Frequently Asked Questions

No. High tack vinyl uses a solvent-based adhesive that can attack the polycarbonate, ABS, or HDPE used in most hard hats and safety helmets, causing surface crazing and potentially voiding the helmet's EN397 certification. Always use standard glossy waterproof vinyl with an acrylic adhesive on safety helmets.

The key difference is the adhesive. Standard outdoor vinyl uses a permanent acrylic adhesive that bonds well to most clean, smooth surfaces and remains removable with care. High tack vinyl uses a solvent-based adhesive that is significantly more aggressive — it grips low-energy plastics, rough surfaces, and textured substrates that defeat standard adhesives, but it is very difficult to remove and can damage certain plastics.

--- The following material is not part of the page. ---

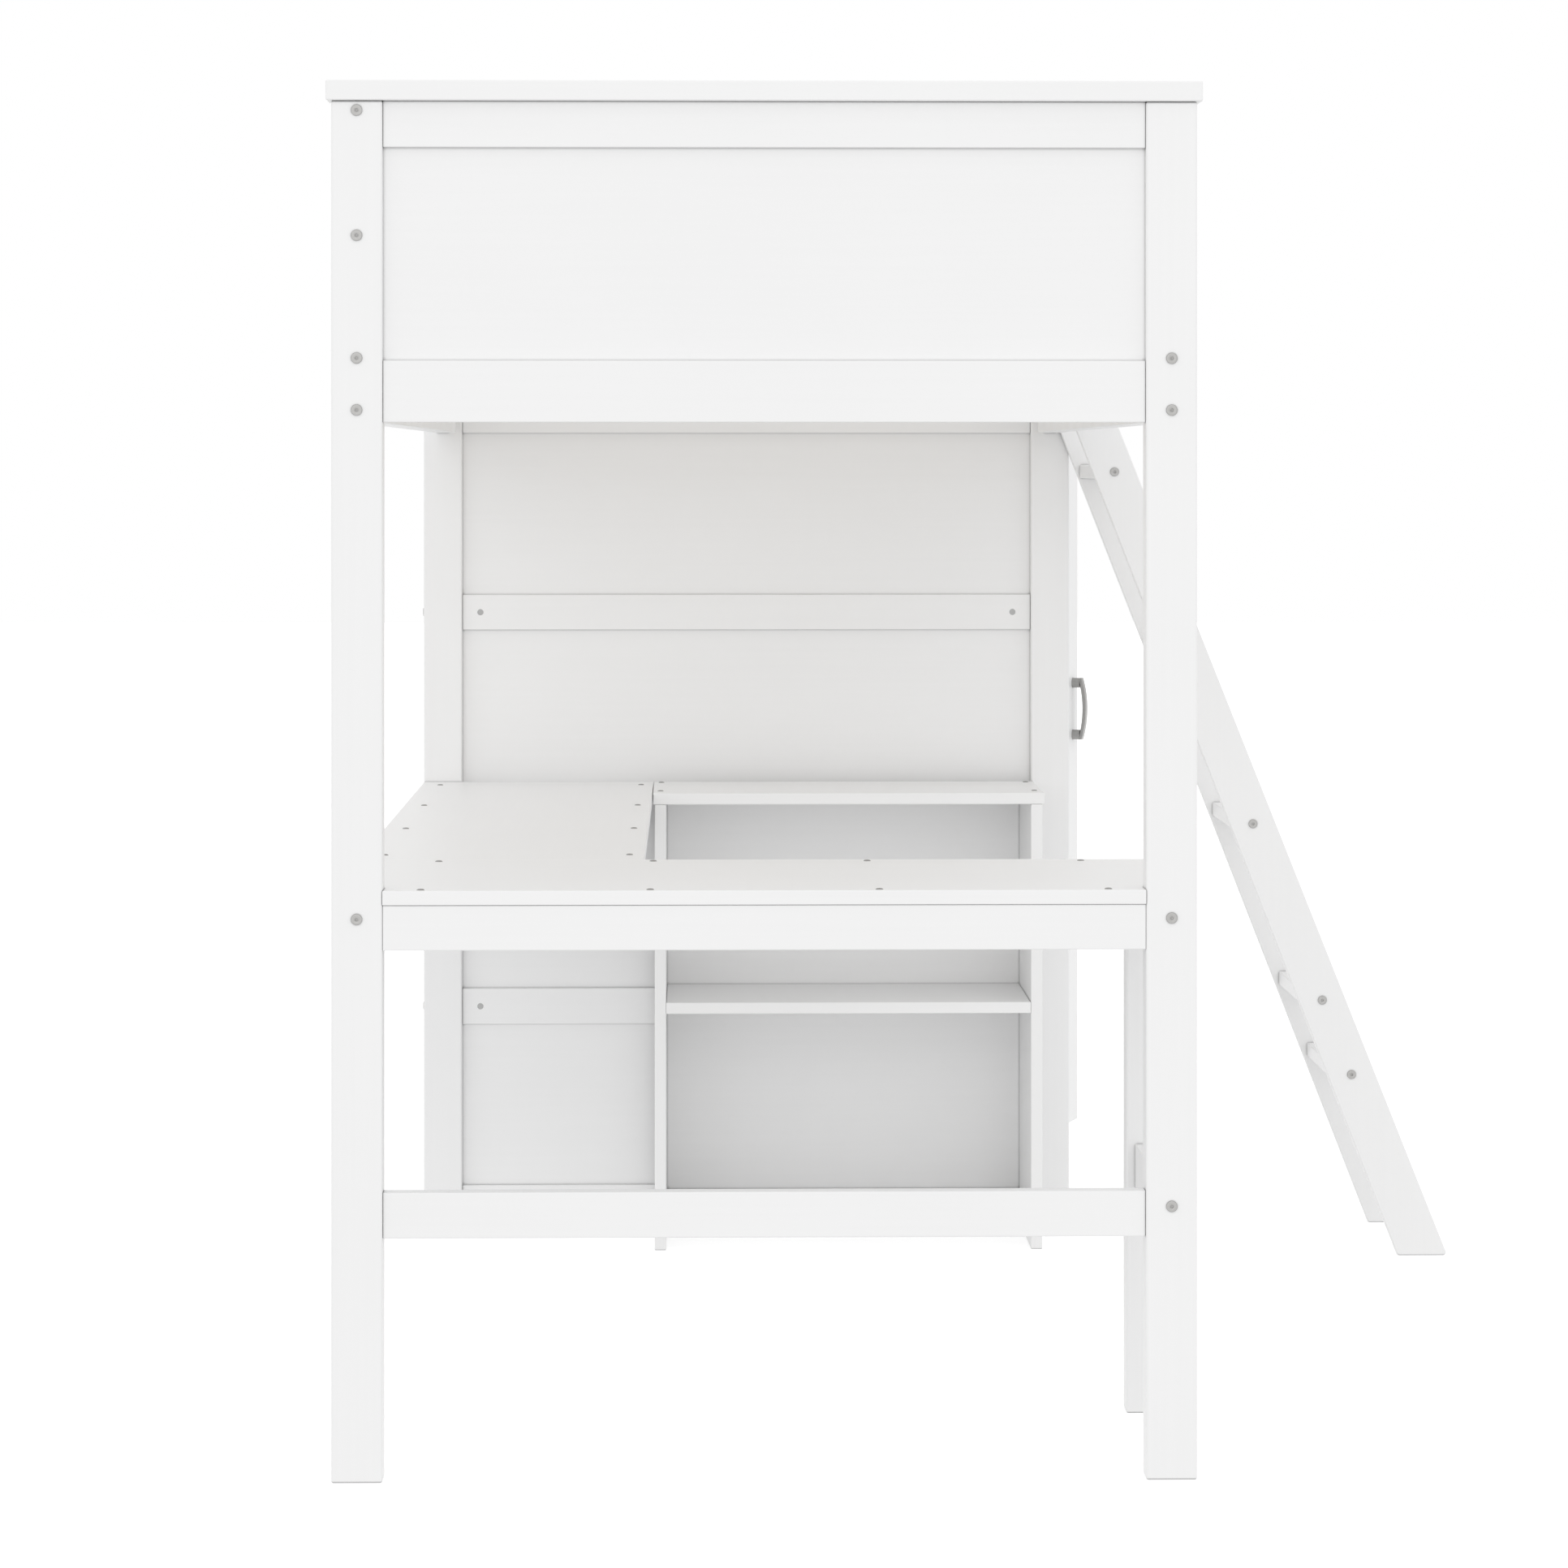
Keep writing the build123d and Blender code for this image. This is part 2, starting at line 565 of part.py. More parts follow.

Both standard glossy waterproof vinyl and high tack glossy vinyl are designed for durable outdoor use and will typically last two to three years or more in normal UK outdoor conditions. Direct, unshaded sunlight will shorten this lifespan. Proper surface preparation — cleaning with isopropyl alcohol before application — significantly improves adhesion and longevity.

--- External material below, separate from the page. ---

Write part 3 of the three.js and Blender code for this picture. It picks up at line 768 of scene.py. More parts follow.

Polyethylene is a low-energy surface that standard adhesives struggle to grip. High tack glossy vinyl with its solvent-based adhesive is the correct choice for polyethylene, providing reliable long-term adhesion where standard vinyl would likely lift at the edges over time.

Yes, but use standard glossy waterproof vinyl with an acrylic adhesive rather than high tack solvent-adhesive vinyl. Acrylic adhesives are chemically inert relative to most plastic housings and do not risk degrading the enclosure material. Always confirm compatibility with the equipment manufacturer if the equipment is safety-critical.

Yes — surface preparation is critical. Clean the substrate thoroughly with isopropyl alcohol to remove grease, dust, and moisture, then allow it to dry completely before applying the label. Apply at temperatures above 10°C where possible. Skipping this step is the most common reason outdoor labels fail prematurely, regardless of which material is used.